Не называй так внятно свое имя. Зачем его
произносить?
Ведь всякий раз ты называешь
Уже другого человека.
Всё изменилось, только имя еще по-прежнему звучит.
И мысли свои не высказывай громко.
Ты думал раньше об одном.
Забудь скорей, иное думай.
Всё изменилось ведь и будет изменяться.
Так помни лишь о том, что есть сейчас[56].

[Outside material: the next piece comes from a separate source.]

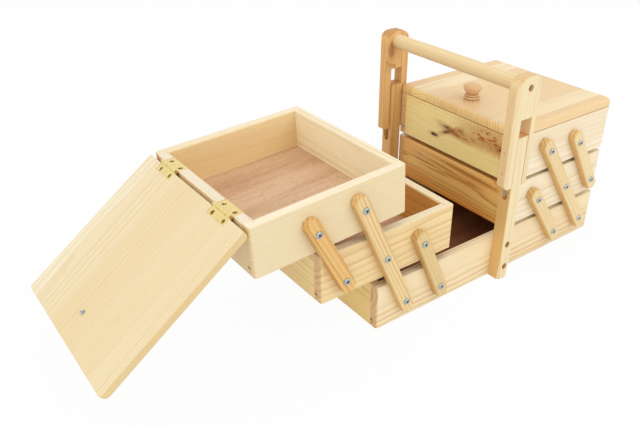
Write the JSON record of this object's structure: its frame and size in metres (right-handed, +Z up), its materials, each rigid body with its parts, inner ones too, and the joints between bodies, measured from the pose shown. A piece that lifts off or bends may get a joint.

Эпический театр ставит под вопрос развлекательный характер театра; он подрывает социальное значение театра, поскольку лишает его функции в капиталистическом укладе; он угрожает, и это в-третьих, критике в ее привилегиях. Они заключаются в экспертном знании, которое позволяет критику сделать определенные наблюдения о режиссуре и исполнении. Критерии для суждения в этих наблюдениях лишь в редких случаях контролируются самим критиком. Он может оставить их при себе, сославшись на «эстетику театра», детали которой никто в точности не знает. Но если теперь эстетика театра не остается более в подоплеке и форумом для нее становится публика, а критерием ее воздействия является не чувствительность отдельного зрителя, а организация зрительской массы, то критика в ее нынешней форме не опережает эту массу [в своих суждениях], но, наоборот, далеко отстает от нее. В тот момент, когда масса в дебатах, в ответственных резолюциях, в попытке обоснованных суждений разделяется, в момент, когда начинает распадаться и диссоциироваться фальшивая, маскирующая тотальность «публики», чтобы в своих недрах дать место партийности, более соответствующей действительным отношениям, – в этот момент критику настигает двойной удар: она осознает, что ее агентность раскрыта и что одновременно она оказалась сбившейся с курса. Критика превращается, – просто-напросто потому, что апеллирует к «публике», какой та всё еще существует, хоть и в расплывчатой форме, в случае театра, но уже не существует, что характерно, в случае кино, – хочет она того или нет, в поборника того, что у древних называлось театрократией: то есть в защитника основанного на рефлексах и сенсациях господства масс, являющего собой настоящую противоположность мнению ответственных коллективов. При таком поведении публики в действие приводятся «инновации», исключающие любое другое мышление, нежели то, которое реализуемо в обществе, и тем самым вступающие в противоречие со всяким «обновлением». Ибо то, что здесь атаковано, – это базис, а именно воззрение, что искусство может только «прикасаться», и что поражать по всему спектру жизненного опыта пристало только китчу, и, кроме того, что такому обширному воздействию подвержены только низшие классы. Но атака на базис – одновременно вызов ее собственным привилегиям, – и критика это почувствовала. В споре об эпическом театре ее голос звучит всего лишь как партия.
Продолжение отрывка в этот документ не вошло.